The Consent Decree mandated that minority and non-minority
candidates be certified “one minority to every three non-minority to Boston and
Springfield.” Also, the Civil Service Commission‘s lists must be in a specific
order: near the head of the list were disabled veterans, children of public
safety officers killed or injured in the line of duty, veterans, etc.

D. Appointment/ Reasons for Bypass

This requirement prevents appointing authority from hiring
only non-minorities on the Human Resource Department's certified list unless an affirmative reason for
bypass is presented. In other words, this ensures that candidates are bypassed
only for job-related reasons as opposed to racial ones.

E. Parity

The Consent Degree requires that the percentage of Latino
and Black fire officers be close to the number of Black and Latino individuals
in the community, about 26 percent. In 1981, the number of minority firefighters reached 160, or about 14.7 of the total.

== Proposition 2 1/2 ==
All progress made through the court order was threatened by the passage of Proposition 2 1/2, a state tax reduction law mandating layoffs. The layoffs followed a last hired, first fired approach.

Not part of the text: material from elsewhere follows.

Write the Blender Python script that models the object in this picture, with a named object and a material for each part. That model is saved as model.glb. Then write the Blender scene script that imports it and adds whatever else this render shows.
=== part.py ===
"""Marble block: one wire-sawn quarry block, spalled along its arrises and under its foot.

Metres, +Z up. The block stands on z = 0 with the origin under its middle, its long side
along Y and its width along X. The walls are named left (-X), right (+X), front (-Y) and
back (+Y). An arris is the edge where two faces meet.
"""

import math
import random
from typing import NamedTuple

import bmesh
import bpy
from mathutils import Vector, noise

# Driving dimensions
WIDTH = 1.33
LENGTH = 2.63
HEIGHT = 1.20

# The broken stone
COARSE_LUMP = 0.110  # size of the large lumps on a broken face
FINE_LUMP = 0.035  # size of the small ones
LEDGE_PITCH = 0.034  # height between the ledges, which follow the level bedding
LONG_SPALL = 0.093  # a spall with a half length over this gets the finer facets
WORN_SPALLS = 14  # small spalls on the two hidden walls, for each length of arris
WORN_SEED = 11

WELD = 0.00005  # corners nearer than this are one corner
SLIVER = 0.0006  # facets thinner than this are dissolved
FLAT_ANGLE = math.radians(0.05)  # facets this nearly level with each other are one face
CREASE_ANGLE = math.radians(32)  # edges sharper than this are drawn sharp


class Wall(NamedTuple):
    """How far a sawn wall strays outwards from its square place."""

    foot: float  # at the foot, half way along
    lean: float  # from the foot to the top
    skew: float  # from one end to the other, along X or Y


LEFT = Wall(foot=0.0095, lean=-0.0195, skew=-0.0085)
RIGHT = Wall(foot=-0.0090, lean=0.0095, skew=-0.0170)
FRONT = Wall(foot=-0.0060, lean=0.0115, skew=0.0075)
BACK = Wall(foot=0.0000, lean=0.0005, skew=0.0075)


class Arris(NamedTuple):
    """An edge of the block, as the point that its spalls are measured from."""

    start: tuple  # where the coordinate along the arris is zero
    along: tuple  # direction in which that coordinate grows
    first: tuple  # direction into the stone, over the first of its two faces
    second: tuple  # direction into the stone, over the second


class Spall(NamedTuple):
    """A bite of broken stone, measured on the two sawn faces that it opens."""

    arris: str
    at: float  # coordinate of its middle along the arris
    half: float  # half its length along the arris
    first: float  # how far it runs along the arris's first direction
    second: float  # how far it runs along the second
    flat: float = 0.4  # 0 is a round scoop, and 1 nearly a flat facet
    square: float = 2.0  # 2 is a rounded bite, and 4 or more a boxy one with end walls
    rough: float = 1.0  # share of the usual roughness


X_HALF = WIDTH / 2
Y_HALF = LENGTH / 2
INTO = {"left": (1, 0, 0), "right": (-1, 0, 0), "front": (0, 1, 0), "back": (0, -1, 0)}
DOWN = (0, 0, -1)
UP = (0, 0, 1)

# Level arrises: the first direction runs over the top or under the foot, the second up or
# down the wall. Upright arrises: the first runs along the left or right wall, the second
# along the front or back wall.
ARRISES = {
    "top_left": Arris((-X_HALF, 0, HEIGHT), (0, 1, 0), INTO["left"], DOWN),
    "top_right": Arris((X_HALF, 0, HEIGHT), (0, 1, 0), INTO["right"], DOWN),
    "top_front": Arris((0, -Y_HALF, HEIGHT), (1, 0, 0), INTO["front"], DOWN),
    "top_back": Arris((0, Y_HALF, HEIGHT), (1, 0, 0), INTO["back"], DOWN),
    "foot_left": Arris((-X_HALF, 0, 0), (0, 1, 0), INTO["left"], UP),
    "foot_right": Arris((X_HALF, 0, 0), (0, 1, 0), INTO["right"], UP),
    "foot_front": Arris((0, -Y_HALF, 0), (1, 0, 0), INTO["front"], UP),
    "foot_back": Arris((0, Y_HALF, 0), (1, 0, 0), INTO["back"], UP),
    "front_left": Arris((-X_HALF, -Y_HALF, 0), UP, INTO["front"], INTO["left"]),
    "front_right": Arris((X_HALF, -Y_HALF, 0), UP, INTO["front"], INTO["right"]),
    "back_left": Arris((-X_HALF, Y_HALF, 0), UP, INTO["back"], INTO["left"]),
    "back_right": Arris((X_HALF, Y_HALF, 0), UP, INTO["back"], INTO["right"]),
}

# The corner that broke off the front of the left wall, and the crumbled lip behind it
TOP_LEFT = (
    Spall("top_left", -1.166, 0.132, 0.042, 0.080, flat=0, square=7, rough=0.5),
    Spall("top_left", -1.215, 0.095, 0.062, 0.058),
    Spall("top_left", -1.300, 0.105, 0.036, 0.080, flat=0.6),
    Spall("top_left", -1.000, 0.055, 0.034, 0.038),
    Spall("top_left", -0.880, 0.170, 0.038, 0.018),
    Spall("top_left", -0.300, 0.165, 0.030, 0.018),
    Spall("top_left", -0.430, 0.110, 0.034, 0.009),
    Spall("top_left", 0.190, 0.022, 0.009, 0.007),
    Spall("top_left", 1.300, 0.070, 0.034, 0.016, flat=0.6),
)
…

The minority community argued that the Union's emphasis on seniority "meant that the Blacks who had been hired as a result of the Civil Rights Suit would have lost their jobs as a result of the 1981 layoffs." Proposition 2 1/2 was passed as a state tax reduction law that forced the city to reduce its budget and personnel numbers, resulting in severe cuts to the city's police, fire, and education departments. The US District Court Order was issued August 7, 1981 that required the department to maintain the 14.7 percent ratio. This led to a scenario where "white firemen with 10 years seniority were losing their jobs, while minorities with three years experience kept theirs." Due to budgetary restrictions imposed by Proposition 2 ½, 13 out of 74 fire companies were split up and 3 of 37 fire stations were closed. Mayor Kevin White declared that two hundred layoffs would be made in total, in a time span of about two weeks. Layoffs were said to be determined by seniority, but as a side effect reduced black firefighters from 237 to around 35 to 40. In 1982 the Tregor Bill granted the city of Boston money and called for the rehiring of firefighters who were laid off because of Proposition 2 ½.

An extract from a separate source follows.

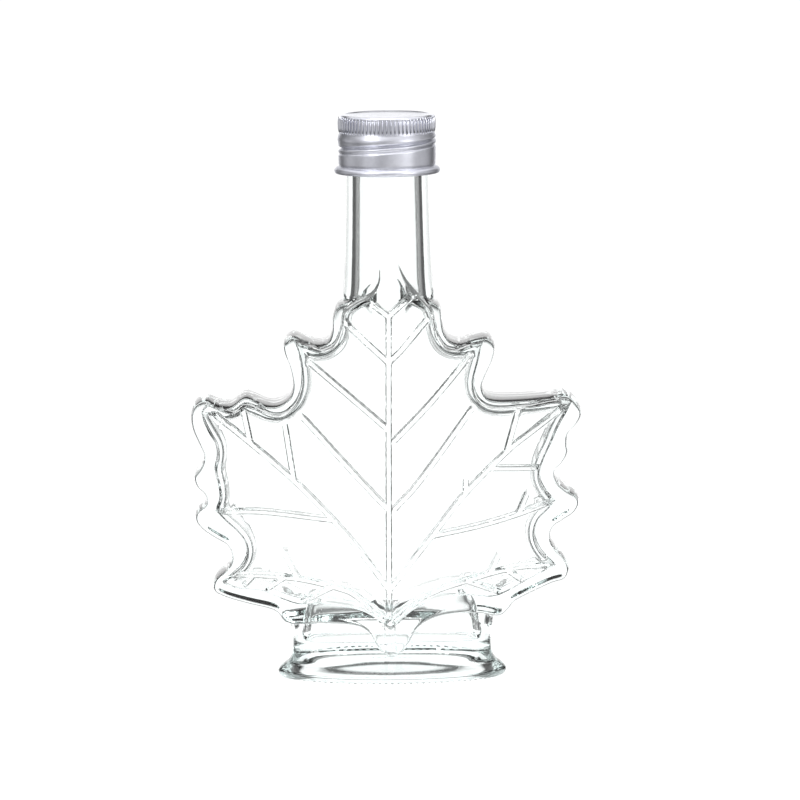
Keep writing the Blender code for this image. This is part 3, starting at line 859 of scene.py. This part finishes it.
def newMaterial(name):
    material = bpy.data.materials.new(name)
    material.use_nodes = True
    tree = material.node_tree
    return material, tree, tree.nodes["Principled BSDF"], tree.nodes["Material Output"]


def addPlace(tree):
    return addNode(tree, "ShaderNodeTexCoord").outputs["Object"]


# A mask from noise; the scales are the broad and the fine one, and the fine one's share
def addUneven(tree, group, place, scales):
    broad, fine, share = scales
    values = {"Vector": place, "Broad Scale": broad, "Fine Scale": fine, "Fine Share": share}
    return addNode(tree, "ShaderNodeGroup", values, node_tree=group).outputs["Mask"]


# From one range to another; the range that noise usually fills is taken if none is given
def addRange(tree, value, ends, given=(0.3, 0.7)):
    return addNode(tree, "ShaderNodeMapRange", {
        "Value": value, "From Min": given[0], "From Max": given[1], "To Min": ends[0], "To Max": ends[1],
    }).outputs["Result"]


def addMath(tree, operation, *values):
    return addNode(tree, "ShaderNodeMath", dict(enumerate(values)), operation=operation).outputs["Value"]


def addVector(tree, *values):
    return addNode(tree, "ShaderNodeCombineXYZ", dict(enumerate(values))).outputs["Vector"]


def addBump(tree, height, distance, strength):
    values = {"Height": height, "Distance": distance, "Strength": strength}
    return addNode(tree, "ShaderNodeBump", values).outputs["Normal"]


# A mix of two colours, each a tuple, a shade of grey or another node's output
def addMix(tree, share, first, second):
    values = {"Factor": share}
    for name, value in (("A", first), ("B", second)):
        if isinstance(value, float):
            value = (value, value, value)
        values[name] = (*value, 1) if isinstance(value, tuple) else value
    return addNode(tree, "ShaderNodeMix", values, data_type="RGBA").outputs["Result"]


glassLook = {
    "pale": (1.0, 1.0, 1.0),
    "tinted": (0.97, 0.99, 0.985),
    "markPaintedShade": 0.25,       # painted shade: the marks' glass is darkened to stand in for the dark surroundings they refract
    "haze": (30, 260, 0.5),
    "roughness": (0.0, 0.02),
    "ior": 1.51,
    "absorbed": (0.62, 0.82, 0.80),
    "density": 9.0,
    "ripples": (110, 600, 0.15),
    "rippleHeight": 0.00025,
    "rippleStrength": 0.16,
    "shadow": (0.93, 0.95, 0.95),      # what a lamp's light keeps on its way through
}


def makeGlassMaterial(group, name, shade):
    material, tree, shader, output = newMaterial(name)
    place = addPlace(tree)
    ripples = addUneven(tree, group, place, glassLook["ripples"])
    haze = addUneven(tree, group, place, glassLook["haze"])
    # A shade below 1 darkens the glass's colour as painted shade
    tones = [tuple(part * shade for part in glassLook[tone]) for tone in ("pale", "tinted")]
    feed(tree, shader, {
        "Base Color": addMix(tree, haze, *tones),
        "Roughness": addRange(tree, haze, glassLook["roughness"]),
        "Normal": addBump(tree, ripples, glassLook["rippleHeight"], glassLook["rippleStrength"]),
        "IOR": glassLook["ior"],
        "Transmission Weight": 1,
    })
    throughLamps = addNode(tree, "ShaderNodeBsdfTransparent", {"Color": (*glassLook["shadow"], 1)})
    path = addNode(tree, "ShaderNodeLightPath")
    chosen = addNode(tree, "ShaderNodeMixShader", {
        "Fac": path.outputs["Is Shadow Ray"], 1: shader.outputs["BSDF"], 2: throughLamps.outputs["BSDF"]})
    absorbed = addNode(tree, "ShaderNodeVolumeAbsorption", {
        "Color": (*glassLook["absorbed"], 1), "Density": glassLook["density"]})
    feed(tree, output, {"Surface": chosen.outputs["Shader"], "Volume": absorbed.outputs["Volume"]})
    return material


metalLook = {
    "bright": (0.82, 0.83, 0.90),
    "dull": (0.66, 0.67, 0.74),
    "smudges": (140, 900, 0.35),
    "roughness": (0.33, 0.45),
    "ribRoughness": (0.1, 0.2),
    "topShine": -0.2,        # added to the roughness on the cap's top
    "topEdge": (0.1405, 0.1407),       # heights between which it sets in
    "turning": 2200,         # fine lines per metre of height or radius, left by turning
    "lines": (30, 90, 0.5),
    "lineHeight": 0.00003,
    "lineStrength": 0.25,
}


# Turning lines run round the cap and in rings on its top
def makeMetalMaterial(group, name, roughness):
    material, tree, shader, output = newMaterial(name)
    place = addPlace(tree)
    centred = addNode(tree, "ShaderNodeMapping", {"Vector": place, "Location": (-neckAxis * mm, 0, 0)})
    x, y, z = addNode(tree, "ShaderNodeSeparateXYZ", {"Vector": centred.outputs["Vector"]}).outputs
    radius = addNode(tree, "ShaderNodeVectorMath", {0: addVector(tree, x, y)}, operation="LENGTH")
    along = addMath(tree, "ADD", z, radius.outputs["Value"])
    stretched = addMath(tree, "MULTIPLY", along, metalLook["turning"] / metalLook["lines"][0])
    lines = addUneven(tree, group, addVector(tree, x, y, stretched), metalLook["lines"])
    smudges = addRange(tree, addUneven(tree, group, place, metalLook["smudges"]), (0, 1))
    top = addRange(tree, z, (0, 1), metalLook["topEdge"])
    rough = addRange(tree, lines, roughness)
    feed(tree, shader, {
        "Base Color": addMix(tree, smudges, metalLook["bright"], metalLook["dull"]),
        "Roughness": addMath(tree, "MULTIPLY_ADD", top, metalLook["topShine"], rough),
        "Normal": addBump(tree, lines, metalLook["lineHeight"], metalLook["lineStrength"]),
        "Metallic": 1,
    })
    return material


skyLook = {
    "strength": 1.25,
    # Brightness round the bottle by bearing in degrees, from the left of the camera's side past the back (0)
    "round": [(-180, 0.5), (-174, 0.28), (-160, 0.28), (-150, 0.62), (-120, 0.62), (-112, 0.2), (-100, 0.2),
              (-94, 0.6), (-76, 0.45), (-60, 0.28), (-49, 0.02), (-34, 0.02), (-27, 1), (27, 1),
              (34, 0.02), (49, 0.02), (60, 0.28), (76, 0.45), (96, 0.6), (102, 0.22), (112, 0.22),
              (120, 0.66), (165, 0.66), (180, 0.5)],
    # Brightness by height, as the sine of the elevation, where it takes over from the bearing
    "over": [(0.0, 0.12), (0.45, 0.12), (0.62, 0.9), (1.0, 0.9)],
    "overFrom": (0.22, 0.36),
    "under": 0.08,
    "underFrom": (-0.36, -0.22),
    "backdrop": 0.85,        # what the camera sees behind the bottle
}


def addRamp(tree, value, stops):
    node = addNode(tree, "ShaderNodeValToRGB", {"Fac": value})
    ramp = node.color_ramp
    ramp.interpolation = "EASE"
    while len(ramp.elements) < len(stops):
        ramp.elements.new(0.5)  # any place, as the stops set it
    for element, (place, shade) in zip(ramp.elements, stops):
        element.position = place
        element.color = (shade, shade, shade, 1)
    return node.outputs["Color"]


# Bright behind the bottle and dark to its sides, so that clear glass shows by dark edges
def makeSky():
    world = bpy.data.worlds.new("studio")
    bpy.context.scene.world = world
    world.use_nodes = True
    tree = world.node_tree
    direction = addNode(tree, "ShaderNodeTexCoord").outputs["Generated"]
    x, y, z = addNode(tree, "ShaderNodeSeparateXYZ", {"Vector": direction}).outputs
    bearing = addRange(tree, addMath(tree, "ARCTAN2", x, y), (0, 1), (-math.pi, math.pi))
    around = addRamp(tree, bearing, [((turn + 180) / 360, shade) for turn, shade in skyLook["round"]])
    over = addRamp(tree, z, skyLook["over"])
    sky = addMix(tree, addRange(tree, z, (0, 1), skyLook["overFrom"]), around, over)
    sky = addMix(tree, addRange(tree, z, (1, 0), skyLook["underFrom"]), sky, skyLook["under"])
    seen = addNode(tree, "ShaderNodeLightPath").outputs["Is Camera Ray"]
    feed(tree, tree.nodes["Background"], {
        "Color": addMix(tree, seen, sky, skyLook["backdrop"]), "Strength": skyLook["strength"]})


floorLook = {
    "radius": 0.3,
    "sides": 96,
    "middle": (0, -0.08, 0),
    "fade": (0.11, 0.2),     # radii between which it fades out
    "glow": 0.62,
    "shade": 0.55,
    "darker": 0.97,          # its cloudy patches, as a share of the shade
    "cloud": (3, 40, 0.3),
    "roughness": 0.2,
    "ior": 1.6,
}


# A pale, faintly glowing disc that fades out before its rim
def makeFloor(group):
    shape = bmesh.new()
    bmesh.ops.create_circle(shape, cap_ends=True, radius=floorLook["radius"], segments=floorLook["sides"])
    bmesh.ops.translate(shape, verts=shape.verts, vec=floorLook["middle"])
    mesh = bpy.data.meshes.new("floor")
    shape.to_mesh(mesh)
    shape.free()
    floor = newObject("floor", mesh)
    material, tree, shader, output = newMaterial("paleFloor")
    place = addPlace(tree)
    cloud = addUneven(tree, group, place, floorLook["cloud"])
    feed(tree, shader, {
        "Base Color": addMix(tree, cloud, floorLook["shade"], floorLook["shade"] * floorLook["darker"]),
        "Roughness": floorLook["roughness"],
        "IOR": floorLook["ior"],
        "Emission Color": (1, 1, 1, 1),
        "Emission Strength": floorLook["glow"],
    })
    reach = addNode(tree, "ShaderNodeVectorMath", {0: place, 1: floorLook["middle"]}, operation="DISTANCE")
    mixed = addNode(tree, "ShaderNodeMixShader", {
        "Fac": addRange(tree, reach.outputs["Value"], (0, 1), floorLook["fade"]),
        1: shader.outputs["BSDF"], 2: addNode(tree, "ShaderNodeBsdfTransparent").outputs["BSDF"]})
    feed(tree, output, {"Surface": mixed.outputs["Shader"]})
    mesh.materials.append(material)


lampAim = 0.09   # height of the point that every lamp faces

lamps = {
    # place, size and power of each soft lamp
    "softLeft": ((-0.75, -0.95, 0.75), 0.35, 4.0),
    "softRight": ((0.95, -0.8, 0.45), 0.5, 3.0),
    "overhead": ((0.0, -0.1, 1.5), 0.9, 6.0),
}


def makeLamps():
    aim = Vector((neckAxis * mm, 0, lampAim))
    for name, (place, size, power) in lamps.items():
        light = bpy.data.lights.new(name, "AREA")
        light.size = size
        light.energy = power
        lamp = newObject(name, light)
        lamp.location = place
        lamp.rotation_euler = (aim - Vector(place)).to_track_quat("-Z", "Y").to_euler()


camera = {
    "place": (0.0035, -2.0, 0.315),
    "aim": (0.0035, 0.0, 0.0694),
    "lens": 364,
    "sensor": 36,
    "reach": 50,
    "roll": 0.58,            # degrees by which the view's content turns to the left
}


def makeCamera():
    lens = bpy.data.cameras.new("camera")
    lens.lens = camera["lens"]
    lens.sensor_width = camera["sensor"]
    lens.clip_end = camera["reach"]
    item = newObject("camera", lens)
    place = Vector(camera["place"])
    aimed = (Vector(camera["aim"]) - place).to_track_quat("-Z", "Y").to_matrix().to_4x4()
    rolled = Matrix.Rotation(math.radians(-camera["roll"]), 4, "Z")
    item.matrix_world = Matrix.Translation(place) @ aimed @ rolled
    bpy.context.scene.camera = item
    bpy.context.scene.view_settings.view_transform = "Standard"


uneven = makeUnevenGroup()
clearGlass = makeGlassMaterial(uneven, "clearGlass", 1)
# The marks under the foot get glass darkened with painted shade, for the dark surroundings they refract
paintedShadeMarkGlass = makeGlassMaterial(uneven, "paintedShadeMarkGlass", glassLook["markPaintedShade"])
satinMetal = makeMetalMaterial(uneven, "satinAluminium", metalLook["roughness"])
brightMetal = makeMetalMaterial(uneven, "brightAluminium", metalLook["ribRoughness"])
print("materials made")

glassPiece = makeBottle()
glassPiece.data.materials.append(clearGlass)
marksTree = makeMarksTree()
marksPiece = makeMarks("footMarks", marksTree, footMarks, paintedShadeMarkGlass)
print("bottle made")

capPiece = makeCap()
capPiece.data.materials.append(satinMetal)
ribsPiece = makeMarks("capRibs", marksTree, capRibs, brightMetal)
print("cap made")

for piece, slotName in ((glassPiece, "glass"), (marksPiece, "glass"), (capPiece, "aluminium"),
                        (ribsPiece, "aluminium")):
    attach(piece, "root")
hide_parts("bottle")
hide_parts("cap")

makeSky()
makeFloor(uneven)
makeLamps()
makeCamera()
print("studio made")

== Reverse discrimination ==
In 2003, the ratio requirements were called off because it was said that racial parity had been reached. This was prompted by a "reverse discrimination" suit filed by white men Quinn and O'Brien, who argued that even though they had higher scores, minority candidates were hired over them. Opposition felt that there was no need for affirmative action practices because the goal of racial parity had been reached. The NAACP and the Vulcans countered that the percentages are not entirely accurate- for example, minorities such as female firefighters were still mistreated.

== Recruitment ==
The recruitment of blacks required a different perspective than that of non-minorities. Internal documents state "most ethnic groups recognize that civil service is a stepping stone to a Masters of Business Administration degree from Harvard in two or three generations". Black youth was to be convinced of the financial stability that came with a position in the fire service and that this stability led to Black power. The Vulcans defined recruitment as including the enrollment, training, preparation for tests, guidance and counsel throughout until the applicant becomes an employee." The Vulcans planned to utilize community agents and the spirit of community involvement in the recruitment of black youth. These agencies included The Neighborhood Youth Corps, churches, Urban League, community colleges, adult education programs, etc. They also included quasi employment agencies and government agencies in their recruitment efforts.

Recruitment required community wide involvement: creating and distributing posters, local clubs, black mass media outlets, visits to local schools, and gaining the support of local black professionals (teachers, advertisers, announcers, etc.). Tables were set up in the streets to "sell" the benefits of becoming a firefighter, as well as "community sponsored" street campaigns. Young recruiters were used to recruit people of the same age and peer group "person to person." Black college dropouts were targeted, offering them an opportunity to get a degree with the benefits of a full salary, a vested pension upon retirement, and promotion opportunities. The Vulcans implemented year round civil service training, a 10-week course for 2 hours per week that cost $15.

== Charitable and community outreach ==
The Vulcans instituted or participated in several programs that supported the organization's mission, such as education. The Society established a smoke detector program that educated people about the importance of having detectors in their homes and how to install them. The Vulcans would send firefighters to local schools to speak about fire safety. To support the organization as a whole, the Vulcans would host elaborate fundraising galas and award banquets, mentor programs, employment training, and held fundraising dances. Many events were used to create awareness of the organization in the community, such as setting up a booth at the Annual Boston Kite Festival. Events such as the annual Family Day Picnic focused on bringing together Boston firefighters and their families. On behalf of the firefighters Lloyd Phillips, Raymond Moss, and Robert Powell, the Lloyd Phillips Scholarship Fund was created in 1988 for kids from disadvantaged communities who planned to attend college. This scholarship still exists today.

== Racial inequality continues ==
The Boston Fire Department is still largely segregated. The current composition of firehouses largely depends on the neighborhood in which it is located. In the more affluent South End neighborhood, all 19 firefighters are white while in the rougher area of Hyde Park (Cleary Square) 38 of the 41 firefighters identify as minority. As of 2010, exactly 37 years after the court decree, one third of Boston firefighters are minorities. White firefighters were found to be positioned in the busiest fire units as opposed to minorities. In the busiest firehouses of Boston, 22% are minorities and 78% are white. Furthermore, 90 percent of firefighters hired since the consent decree ended in 2003 are more likely to be promoted than minorities.